Der gegen den Ausschluss angestellte Vergabenachprüfungsantrag bleibt ohne Erfolg. Das Angebot der Antragstellerin ist unvollständig, da sie in ihrem Angebot nicht das Kalkulationsschlussblatt für die Bietergemeinschaft und damit für die gesamte Angebotssumme eingereicht hat. Eine Nachforderung dieser Angaben bzw. Unterlage ist vorliegend nicht zulässig. Nach den Vorgaben der Bewerbungsbedingungen ist das Ermessen des Auftraggebers nach § 19 Abs. 3 SektVO, fehlende Erklärungen und Nachweise nachzufordern, auf Null reduziert, so dass eine Nachforderung ausgeschlossen ist. Die Bewerbungsbedingungen sehen vor, dass die Nachforderung aller zu den Preisen gehörenden Unterlagen ausgeschlossen ist. Beim Kalkulationsschlussblatt handelt es sich aber um eine zu den Preisen gehörende Unterlage.
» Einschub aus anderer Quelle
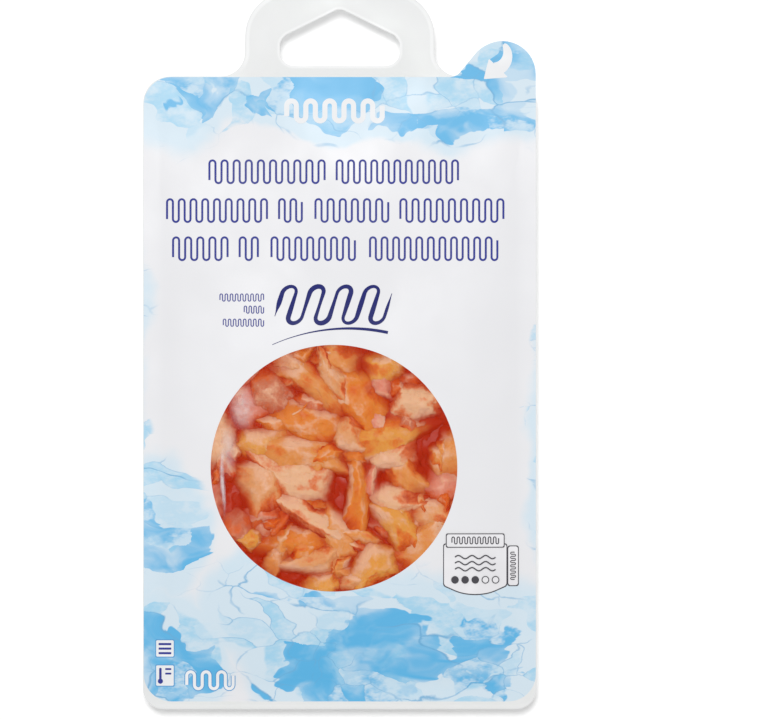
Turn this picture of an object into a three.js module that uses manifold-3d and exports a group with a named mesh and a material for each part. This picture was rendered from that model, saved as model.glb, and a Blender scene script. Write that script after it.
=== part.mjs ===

Es werden die einzelnen Preisbestandteile wie etwa die Kosten der technischen und kaufmännischen Geschäftsführung ausgewiesen. Auch dienen solche Angaben als Grundlage für Nachtragsverhandlungen. § 19 Abs. 3 SektVO kann keine unabdingbare grundsätzliche Pflicht zur Nachforderung von Erklärungen und Nachweisen entnommen werden, da es sich um eine Ermessensvorschrift handelt. Anhaltspunkte für eine Diskriminierung der Antragstellerin gegenüber den übrigen Bietern oder für sachfremde Erwägungen des Auftraggebers sind nicht erkennbar.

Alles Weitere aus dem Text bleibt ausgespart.